Raising the Coverage Cap
Murphy, the state’s deputy insurance commissioner, said that state law allows the office to waive Citizens’ Coverage A limit in counties that do not have sufficient competition from private carriers. The state took that step in 2014, raising the cap to $1 million, but only in Miami-Dade and Monroe counties, on Florida’s southern tip.
Proving there’s a dearth of primary carriers in other Florida counties may be more difficult, and Murphy said the OIR is looking for all the data it can find.
“Whether there’s enough data to support that finding is what we’re trying to determine. The last time we did this it was pretty clear, but the data we’ve looked at thus far this year is not as clear,” Murphy told the Citizens Market Accountability Advisory Committee on Aug. 31.
To help, the Florida Association of Insurance Agents plans to work with OIR to develop data points that member agents can help supply.
It wasn’t made clear exactly what data is lacking. The OIR already receives a great deal of information from carriers, including policies in force and exposure per county, even if all of that data is not made public in quarterly reports.
The OIR’s Quarterly and Supplemental Reporting System, known as the QUASR, shows a range of information on dozens of Florida carriers. But a number of carriers consider the data to be trade secrets, and have elected not to have it made public.
Murphy said the OIR could have the review completed within six weeks or so.
Some insurance industry experts are skeptical.
“I’m not sure why that’s needed,” said Melissa Burt DeVriese, president of Ormond Beach-based Security First Insurance Co. “We’re open for business and we write up to $2.5 million in coverage.”
“Raising the Coverage A cap would certainly send more policies to Citizens, increasing its exposure” as well as the potential for a surcharge on all policyholders in the state if Citizens faces heavy storm losses, explained John Rollins, an actuary and former insurance company chief financial officer.
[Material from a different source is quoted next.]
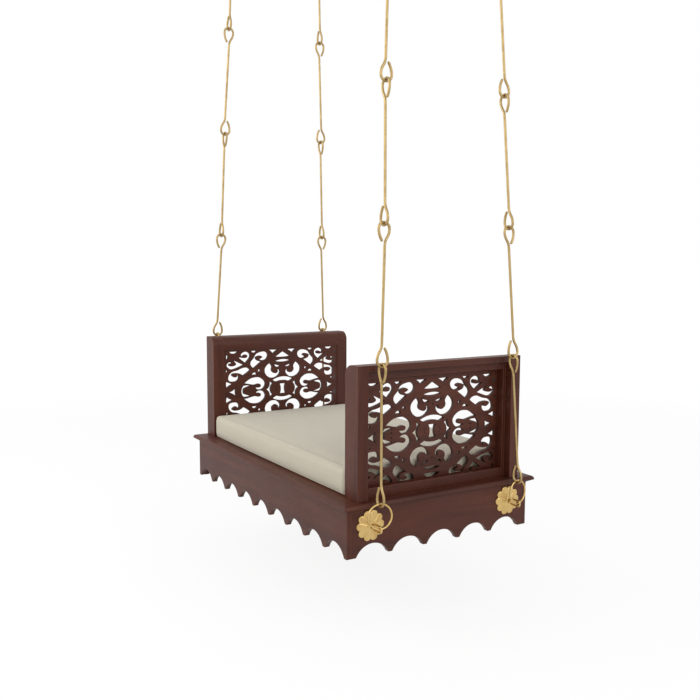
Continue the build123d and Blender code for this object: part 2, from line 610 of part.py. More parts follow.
link_solid = link()
ring_solid = ring()
for row, side in CORNERS:
    sx, sy = SIDES[side], ROWS[row]
    eye = Vector(sx * EYE_X, sy * EYE_Y, SEAT_Z + EYE_BAR)
    top = Vector(sx * HOOK_SPREAD_X / 2, sy * HOOK_SPREAD_Y / 2, CHAIN_TOP)
    up = (top - eye).normalized()
    # The ring lies across the end of the seat, a little turned about its chain.
    centre = eye + up * (RING_RADIUS - RING_WIRE - EYE_WIRE - RING_GAP)
    normal = across((1, 0, 0), up).rotate(Axis((0, 0, 0), up), sx * sy * RING_TWIST)
    keep(f"ring_{row}_{side}", Plane(origin=centre, x_dir=up, z_dir=normal) * ring_solid)
    for k in range(LINKS):
        foot = eye + up * (RING_SPAN + k * LINK_PITCH)
        # Odd links hook along the seat's length, even links across it.
        tip = (-1, 0, 0) if k % 2 == 0 else (0, -sy, 0)
        side_dir = across(tip, up)
        place = Plane(origin=foot, x_dir=side_dir, z_dir=side_dir.cross(up))
        keep(f"chain_link_{row}_{side}_{k + 1}", place * link_solid)


# ---------------------------------------------------------------- ceiling hooks
def ceiling_hook():
    """Open hook under a round plate with a threaded stud, on the stud's axis at the ceiling."""
    bent = wire_rod(hook_edges(HOOK_DROP), HOOK_WIRE)
    hook = Plane(origin=(0, 0, -HOOK_DROP), x_dir=(0, 1, 0), z_dir=(1, 0, 0)) * bent
    hook += rod(PLATE_RADIUS, (0, 0, -PLATE_THICK), (0, 0, 0))
    return hook + rod(STUD_RADIUS, (0, 0, -1), (0, 0, STUD_LENGTH))


hook_solid = ceiling_hook()
hooks = []
for row, side in CORNERS:
    turn = Rot(0, 0, 0 if row == "front" else 180)
    spot = Pos(SIDES[side] * HOOK_SPREAD_X / 2, ROWS[row] * HOOK_SPREAD_Y / 2, 0)
    hooks.append(spot * turn * hook_solid)
keep("ceiling_hooks", group(hooks))

# ---------------------------------------------------------------- cushion
cushion_x = PANEL_INNER - CUSHION_END_GAP
cushion = block(-cushion_x, cushion_x, -CUSHION_DEPTH / 2, CUSHION_DEPTH / 2,
                DECK_TOP + RUN_GAP, DECK_TOP + CUSHION_HEIGHT)
cushion = fillet(cushion.edges(), CUSHION_EDGE)
keep_on_seat("cushion", cushion)

# ---------------------------------------------------------------- files
for name, shape in nodes.items():
    export_step(shape, f"parts/{name}.step")

print("nodes", len(nodes))
print("seat z", round(SEAT_Z, 3), "chain top z", round(CHAIN_TOP, 3), "eye bar z", round(SEAT_Z + EYE_BAR, 3))
print("hook x y", HOOK_SPREAD_X / 2, HOOK_SPREAD_Y / 2, "eye x y", EYE_X, EYE_Y)
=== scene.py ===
# %% [markdown]
# # A jhoola: a carved swing seat on brass chains
# A jhoola is an indoor swing from South Asia: a low wooden seat with a pierced panel at each end,
# hung from the ceiling on brass rod links. The CAD model says where every board, rod and bolt is.
# This lesson adds what the eye looks for: soft edges, wood grain, the glow of brass and a cushion
# that bulges. Sizes are in metres. The origin is the middle of the ceiling plane, +Z points up,
# +X is the right-hand end of the seat and -Y is its front.

# %% Load the frame
import json
import math

import bmesh
import bpy
from mathutils import Matrix, Vector

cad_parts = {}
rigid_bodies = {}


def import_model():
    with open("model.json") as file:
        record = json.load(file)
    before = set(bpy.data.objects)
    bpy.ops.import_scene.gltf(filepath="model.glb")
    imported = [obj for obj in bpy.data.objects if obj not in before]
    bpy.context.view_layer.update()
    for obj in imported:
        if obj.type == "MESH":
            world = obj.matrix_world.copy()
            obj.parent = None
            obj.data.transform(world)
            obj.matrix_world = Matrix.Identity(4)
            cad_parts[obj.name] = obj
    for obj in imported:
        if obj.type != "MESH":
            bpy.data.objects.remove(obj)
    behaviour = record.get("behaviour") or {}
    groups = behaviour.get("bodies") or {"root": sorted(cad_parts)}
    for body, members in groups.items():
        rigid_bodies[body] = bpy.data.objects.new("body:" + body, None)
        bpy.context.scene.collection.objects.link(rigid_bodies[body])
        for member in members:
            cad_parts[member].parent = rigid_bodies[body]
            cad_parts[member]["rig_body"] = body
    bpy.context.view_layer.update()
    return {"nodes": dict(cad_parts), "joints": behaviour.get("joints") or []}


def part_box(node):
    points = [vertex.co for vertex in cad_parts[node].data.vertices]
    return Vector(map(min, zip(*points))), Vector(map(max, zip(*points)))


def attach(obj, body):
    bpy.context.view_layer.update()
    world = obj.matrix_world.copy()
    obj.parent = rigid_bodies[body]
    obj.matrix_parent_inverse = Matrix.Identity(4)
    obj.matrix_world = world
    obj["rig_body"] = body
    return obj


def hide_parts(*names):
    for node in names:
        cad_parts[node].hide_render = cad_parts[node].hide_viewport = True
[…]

And although Citizens officials are quick to point out that an assessment to help cover losses would be placed only on policyholders, not taxpayers, storm losses could ultimately affect Florida’s sparkling credit rating, simply because Citizens in some ways is considered to be a state agency, said professor Charles Nyce.
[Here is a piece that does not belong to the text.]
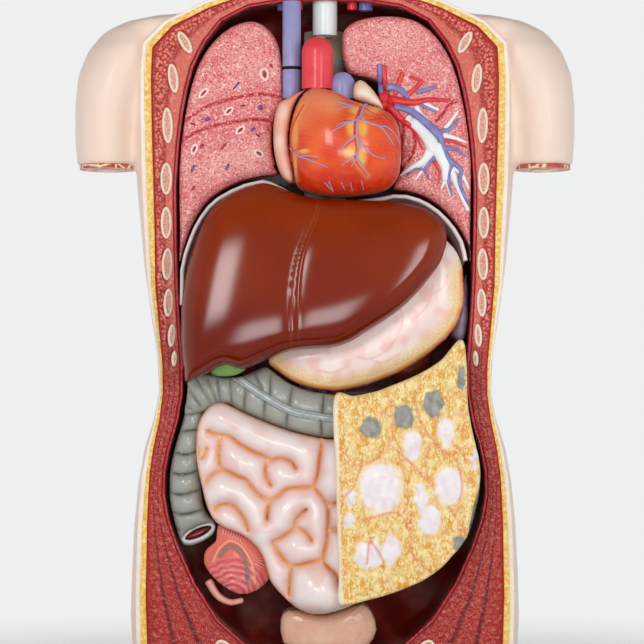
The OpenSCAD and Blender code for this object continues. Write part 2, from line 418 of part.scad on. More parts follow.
module left_bronchi() { color([0.93, 0.94, 0.95]) plate(lung_face, lung_face - 4) difference() {
    branches(BRONCHI); branches(ARTERIES, 0.3); branches(VEINS, 0.3); } }

heart_back = -4;
heart_split = -40;
HEART_PEGS = [[-6, 486], [34, 486], [0, 540]];
heart_chamber = [ellipse_points(13, 21), ellipse_points(11, 18)];
module heart_rear_half() { color([0.72, 0.22, 0.16]) difference() {
    stack(smooth(VENTRICLES, 2), [[0.9, heart_back], [1, heart_back - 10], [1, heart_split + 0.2]]);
    plate(-16, heart_split - 1) translate([-6, 512]) rotate(14) polygon(heart_chamber[0]);
    plate(-16, heart_split - 1) translate([34, 512]) rotate(14) polygon(heart_chamber[1]);
    for (p = HEART_PEGS) rod(p[0], p[1], heart_split + 9, heart_split - 1, 2 + peg_gap);
} }
module heart_front_wall() { color([0.88, 0.3, 0.12]) organ(VENTRICLES, heart_split, -52, -92); }
module heart_pegs() { color("silver") for (p = HEART_PEGS)
    rod(p[0], p[1], heart_split + 8, heart_split, 2); }
module right_atrium() { color([0.9, 0.68, 0.6]) difference() {
    stack(smooth(RIGHT_ATRIUM, 2), [[1, heart_back - 4], [1, -54], [0.96, -58.5], [0.88, -62], [0.76, -64]],
        [-34, 520]);
    upright(aorta_x, aorta_y, 550, 600, aorta_r + 0.3);
    upright(cava_x, -31, 549.7, 600, cava_r + 0.3); } }
module left_auricle() { color([0.93, 0.87, 0.76]) organ(LEFT_AURICLE, -30, -56, -66); }
aorta_x = -6;
aorta_y = -46;
aorta_r = 12.6;
module ascending_aorta() { color([0.85, 0.2, 0.24]) { upright(aorta_x, aorta_y, 556.2, 586, aorta_r);
    translate([aorta_x, aorta_y, 586]) sphere(aorta_r, $fn = round_fn); } }
module pulmonary_trunk() { color([0.55, 0.53, 0.72]) { upright(14.6, -40, 553.6, 566, 7.4);
    translate([14.6, -40, 566]) sphere(7.4, $fn = round_fn); } }
module vena_cava_stub() { color([0.55, 0.53, 0.72]) upright(cava_x, -31, 550, 573.4, cava_r); }

// ---- belly organs ----

stomach_split = -20;
stomach_back = 6;
STOMACH_PEGS = [[4, 336], [88, 372]];
module stomach_rear_half() { color([0.9, 0.74, 0.7]) difference() {
    stack(smooth(STOMACH, 2), [[0.94, stomach_back], [1, stomach_back - 8],
        [1, stomach_split + 0.2]], [60, 380]);
    for (p = STOMACH_PEGS) rod(p[0], p[1], stomach_split + 9, stomach_split - 1, 2 + peg_gap); } }
module stomach_front_half() { color([0.93, 0.8, 0.76]) organ(STOMACH, stomach_split, -34, -50, [60, 380]); }
module stomach_pegs() { color("silver") for (p = STOMACH_PEGS)
    rod(p[0], p[1], stomach_split + 8, stomach_split, 2); }
liver_back = -52;
module liver() { color([0.45, 0.13, 0.06]) {
    stack(smooth(LIVER, 1), concat([[0.985, liver_back], [1, liver_back - 4]],
        dome(-60, -92, 6, 0.55)), [-20, 410]);
    stack(smooth(LIVER_REAR, 2), [[0.8, 8], [0.93, 0], [1, -16], [1, liver_back]]); } }
module gallbladder() { color([0.5, 0.68, 0.36]) organ(GALLBLADDER, -30, -42, -51.6); }
module spleen() { color([0.58, 0.5, 0.6]) { difference() {
    organ(SPLEEN, 36, -10, -22);
    plate(stomach_back + 2, -40) offset(delta = 1.2) polygon(smooth(STOMACH, 2)); }
    rod(106, 392, 54, 34, 7); } }

gut_back = -2;
OMENTUM_PEGS = [[40, 240], [84, 230]];
module small_intestine() { color([0.94, 0.82, 0.78]) difference() {
    organ(SMALL_INTESTINE, gut_back, -42, -60, [0, 220], 2, 0.35);
    for (p = OMENTUM_PEGS) rod(p[0], p[1], -44, -62, 2.5 + peg_gap); } }
module transverse_colon() { color([0.58, 0.58, 0.56]) stack(smooth(TRANSVERSE_COLON, 1),
    [[1, gut_back], [1, -44], [0.985, -48.5], [0.96, -52]], [0, 300]); }
module ascending_colon() { color([0.6, 0.61, 0.59]) difference() {
    organ(ASCENDING_COLON, gut_back, -26, -46, [-107, 250], 1, 0.5);
    plate(-26, -60) translate([-102, 200.5]) rotate(25) polygon(ellipse_points(13, 5)); } }
module descending_colon() { color([0.6, 0.61, 0.59])
    organ(DESCENDING_COLON, gut_back, -24, -42, [114, 240], 1, 0.5); }
module terminal_ileum() { color([0.8, 0.36, 0.36])
    organ(TERMINAL_ILEUM, gut_back, -28, -40, undef, 2, 0.4); }
APPENDIX = [[-94, 160], [-87, 149], [-77, 143.5], [-67, 145]];
module appendix() { color([0.85, 0.6, 0.55]) plate(-16, -24) branches([[APPENDIX, 7, 4.5]]); }
omentum_back = -63;
module greater_omentum() { color([0.92, 0.72, 0.34]) stack(smooth(OMENTUM, 1),
    [[1, omentum_back], [1, -66], [0.97, -69.5], [0.9, -71.5]], [64, 240]); }
module omentum_pegs() { color("silver") for (p = OMENTUM_PEGS) rod(p[0], p[1], -46, omentum_back, 2.5); }

base_board();
base_feet();
base_screws();
trunk_shell();
skin_edge();
fat_layer();
muscle_layer();
bone_sections();
pleura();
arm_muscle_sections();
humerus_sections();
neck_section();
vertebrae();
intervertebral_discs();
spinal_cord();
trachea();
oesophagus();
neck_arteries();
neck_veins();
upper_vena_cava();
diaphragm();
abdominal_aorta();
lower_vena_cava();
kidneys();
bladder();
organ_sockets();
spleen();
right_lung();
right_lung_airways();
left_lung();
left_bronchi();
left_pulmonary_arteries();
left_pulmonary_veins();
heart_rear_half();
heart_front_wall();
heart_pegs();
right_atrium();
left_auricle();
pulmonary_trunk();
ascending_aorta();
vena_cava_stub();
stomach_rear_half();
stomach_front_half();
stomach_pegs();
liver();
gallbladder();
small_intestine();
transverse_colon();
ascending_colon();
descending_colon();
terminal_ileum();
appendix();
greater_omentum();
omentum_pegs();
socket_peg(0, lung_back);  // organ_pegs_right_lung
socket_peg(1, lung_back);  // organ_pegs_left_lung
socket_peg(2, heart_back);  // organ_peg_heart
socket_peg(3, stomach_back);  // organ_peg_stomach
socket_peg(4, 8);  // organ_peg_liver
union() { socket_peg(5, gut_back); socket_peg(6, gut_back); }  // organ_pegs_intestines
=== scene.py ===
import math

import bmesh
import bpy
import numpy as np
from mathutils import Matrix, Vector, geometry, kdtree


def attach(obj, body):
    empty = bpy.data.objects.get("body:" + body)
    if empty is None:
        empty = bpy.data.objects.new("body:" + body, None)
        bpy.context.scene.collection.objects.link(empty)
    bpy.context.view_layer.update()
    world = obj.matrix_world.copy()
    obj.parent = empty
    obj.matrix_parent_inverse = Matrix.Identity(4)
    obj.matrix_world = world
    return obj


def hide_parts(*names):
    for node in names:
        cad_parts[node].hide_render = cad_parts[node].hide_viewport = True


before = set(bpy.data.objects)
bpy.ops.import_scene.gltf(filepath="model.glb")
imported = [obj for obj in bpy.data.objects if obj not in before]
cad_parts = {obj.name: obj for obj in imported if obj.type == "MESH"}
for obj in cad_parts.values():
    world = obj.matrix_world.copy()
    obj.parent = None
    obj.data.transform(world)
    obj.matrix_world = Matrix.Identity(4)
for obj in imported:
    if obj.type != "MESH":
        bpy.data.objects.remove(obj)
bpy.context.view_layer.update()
MM = 0.001                      # the helpers work in millimetres, (x, z) seen from the front

# ---------------------------------------------------------------- outlines


def loops_at(node, y):
    """The closed outlines of a CAD node at one depth, clockwise, the longest first."""
    bm = bmesh.new()
    bm.from_mesh(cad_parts[node].data)
    bmesh.ops.remove_doubles(bm, verts=bm.verts, dist=2e-5)
    level = {v for v in bm.verts if abs(v.co.y / MM - y) < 0.03}
    links = {}
    for e in bm.edges:
        a, b = e.verts
        if a in level and b in level:
            flat = [all(v in level for v in f.verts) for f in e.link_faces]
            if not all(flat) or len(flat) < 2:
                links.setdefault(a, []).append(b)
                links.setdefault(b, []).append(a)
    found = []
    while links:
        start = next(iter(links))
        path, here, last = [start], start, None
        while True:
            ahead = [v for v in links.get(here, ()) if v is not last and v not in path[1:]]
            if not ahead or (ahead[0] is start and len(path) > 2):
                break
            last, here = here, ahead[0]
            if here is start:
                break
            path.append(here)
        for v in path:
            links.pop(v, None)
        if len(path) > 4:
            p = np.array([[v.co.x, v.co.z] for v in path]) / MM
            ahead = np.roll(p, -1, 0)
            if np.sum(p[:, 0] * ahead[:, 1] - ahead[:, 0] * p[:, 1]) > 0:
                p = p[::-1]
            found.append(np.roll(p, -np.argmax(p[:, 0].round(3)), 0))
    bm.free()
    return sorted(found, key=lambda p: -length(p, True))


def length(p, closed=False):
    q = np.vstack([p, p[:1]]) if closed else p
    return np.linalg.norm(np.diff(q, axis=0), axis=1).sum()


def resample(p, step, closed=False):
    q = np.vstack([p, p[:1]]) if closed else np.asarray(p, float)
    s = np.r_[0, np.cumsum(np.linalg.norm(np.diff(q, axis=0), axis=1))]
    n = max(3, int(round(s[-1] / step)))
    t = np.linspace(0, s[-1], n + 1)[: n if closed else n + 1]
    return np.stack([np.interp(t, s, q[:, k]) for k in range(q.shape[1])], 1)


def curve(points, step, closed=False):
    """A smooth curve through the points."""
    p = np.array(points, float)
    ends = (p[-1:], p[:2]) if closed else (2 * p[:1] - p[1:2], 2 * p[-1:] - p[-2:-1])
    q = np.vstack([ends[0], p, ends[1]])
    t = np.linspace(0, 1, 10, endpoint=False)[:, None]
    out = []
    for a, b, c, d in zip(q, q[1:], q[2:], q[3:]):
        out.append(0.5 * (2 * b + (c - a) * t + (2 * a - 5 * b + 4 * c - d) * t ** 2
                          + (3 * b - a - 3 * c + d) * t ** 3))
    out = np.vstack(out if closed else out + [p[-1:]])
    return resample(out, step, closed)


def segments(line, closed):
    q = np.vstack([line, line[:1]]) if closed else line
    return q[:-1], q[1:]


def nearest(p, lines, closed=False):
    """Distance from each point to the nearest of several lines."""
    rows = []
    for line in lines:
        q = resample(line, 0.7, closed)
        n = np.arange(len(q))
        ahead = (n + 1) % len(q) if closed else np.minimum(n + 1, len(q) - 1)
        behind = (n - 1) % len(q) if closed else np.maximum(n - 1, 0)
        rows.append((q, q[ahead], q[behind]))
    q, ahead, behind = (np.vstack(k) for k in zip(*rows))
    tree = kdtree.KDTree(len(q))
    for i, (x, z) in enumerate(q.tolist()):
        tree.insert((x, z, 0), i)
    tree.balance()
    i = np.array([tree.find((x, z, 0))[1] for x, z in np.asarray(p).tolist()])
    best = np.full(len(p), 1e9)
    for other in (ahead, behind):
        d = other[i] - q[i]
        t = np.clip(np.sum((p - q[i]) * d, 1) / np.maximum(np.sum(d * d, 1), 1e-9), 0, 1)
        best = np.minimum(best, np.hypot(*(p - q[i] - t[:, None] * d).T))
    return best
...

Nyce is associate FSU professor of risk management and insurance whose doctoral students researched and wrote the paper examining the state of the Florida insurance market.
Citizens for Wind?
On making Citizens the insurer for wind damage in Florida, as suggested in the FSU paper, DeVriese said that, too, is unnecessary.
“Wind coverage is not what is ailing the Florida property insurance market – it’s abuse of assignment of benefits and frivolous litigation,” she said.
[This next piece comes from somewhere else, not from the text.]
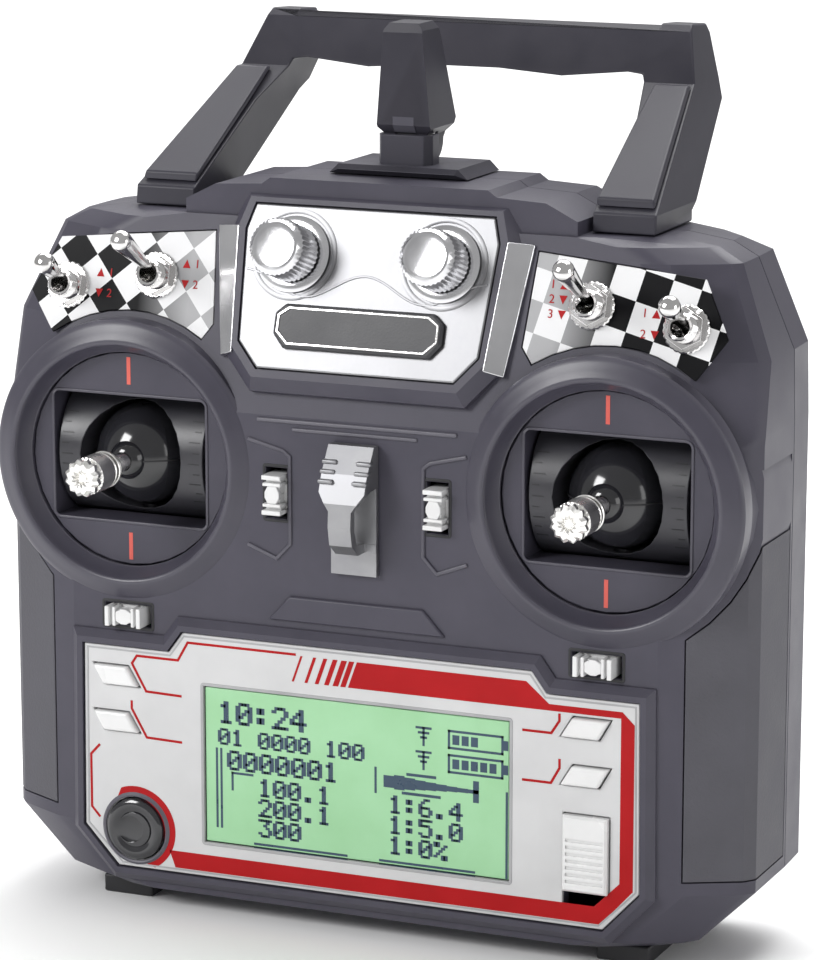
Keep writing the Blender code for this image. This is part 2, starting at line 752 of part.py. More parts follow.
def handle_front():
    """Front view of the handle: an arch with slanted legs and a waisted bar."""
    foot_in, foot_out = HANDLE_FOOT_X
    top_in, top_out = HANDLE_TOP_X
    base = SHOULDER_TOP - 5 * MM
    outer = [
        (foot_out, base), (foot_out, 57.8 * MM), (53.8 * MM, 80.5 * MM),
        (top_out, HANDLE_TOP + 1 * MM),
    ]
    inner = [
        (8 * MM, BAR_LOW + 1 * MM), (23 * MM, BAR_LOW), (38 * MM, BAR_LOW + 1.4 * MM),
        (41.5 * MM, BAR_LOW + 1 * MM), (top_in, 74 * MM), (foot_in, 57.8 * MM), (foot_in, base),
    ]
    right = outer[::-1]
    left = [(-x, up) for x, up in outer]
    inner_left = [(-x, up) for x, up in inner]
    return left + right + inner[::-1] + inner_left


def handle(face):
    """The carry handle with the raised covers on the front of its two arms."""
    frame = slab("handle_frame", handle_front()[::-1], -85 * MM, 0, face)
    side = side_slab("handle_profile", handle_side(), -70 * MM, 70 * MM, face)
    boolean(frame, side, "INTERSECT")
    low, high = (-43 * MM, HANDLE_TOP - 1.3 * MM, -85 * MM), (43 * MM, HANDLE_TOP + 3 * MM, -50 * MM)
    cut(frame, box("bar_top", low, high, face))
    paint(frame, body_plastic())
    foot_front = Vector((-17.6 * MM, 57.8 * MM))
    kink = Vector((-57.7 * MM, 80.5 * MM))
    slope = (kink - foot_front).normalized()
    rise = Vector((slope.y, -slope.x))
    for side, word in ((-1, "left"), (1, "right")):
        start = foot_front + slope * 1.8 * MM
        end = kink - slope * 1.2 * MM
        outline = [
            start + rise * GAP, end + rise * GAP, end - slope * 1.2 * MM + rise * 1.7 * MM,
            start + slope * 1.2 * MM + rise * 1.7 * MM,
        ]
        low, high = sorted((side * 45.8 * MM, side * 59.4 * MM))
        points = [(point.x, point.y) for point in outline]
        cover = side_slab("handle_cover_" + word, points, low, high, face)
        area = [
            (46.5 * MM, 50 * MM), (60 * MM, 50 * MM), (59.5 * MM, 57.8 * MM),
            (53.5 * MM, 80.5 * MM), (45.6 * MM, 80.5 * MM),
        ]
        if side < 0:
            area = [(-x, up) for x, up in reversed(area)]
        boolean(cover, slab("cover_area_" + word, area, -85 * MM, 5 * MM, face), "INTERSECT")
        paint(cover, body_plastic())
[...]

Nyce agreed that making Citizens the sole wind writer, an idea similar to one considered by lawmakers after Hurricane Andrew, is a departure from a market-based, capitalism system.
“Typically, I’m more of a free-market person, but the large insurance companies have already decided they don’t want to be in Florida,” Nyce said. “So you’re left with smaller companies who don’t have much negotiating power with reinsurers and who aren’t very diversified.”
The FSU paper’s suggestion on wind coverage, along with OIR’s exploration of raising the coverage cap, has helped put a new spotlight on Citizens’ function in Florida’s distressed marketplace.
“It’s up to our elected officials now to decide if Citizens is really the insurer of last resort or is it to be a large force in the homeowners insurance market,” DeVriese said.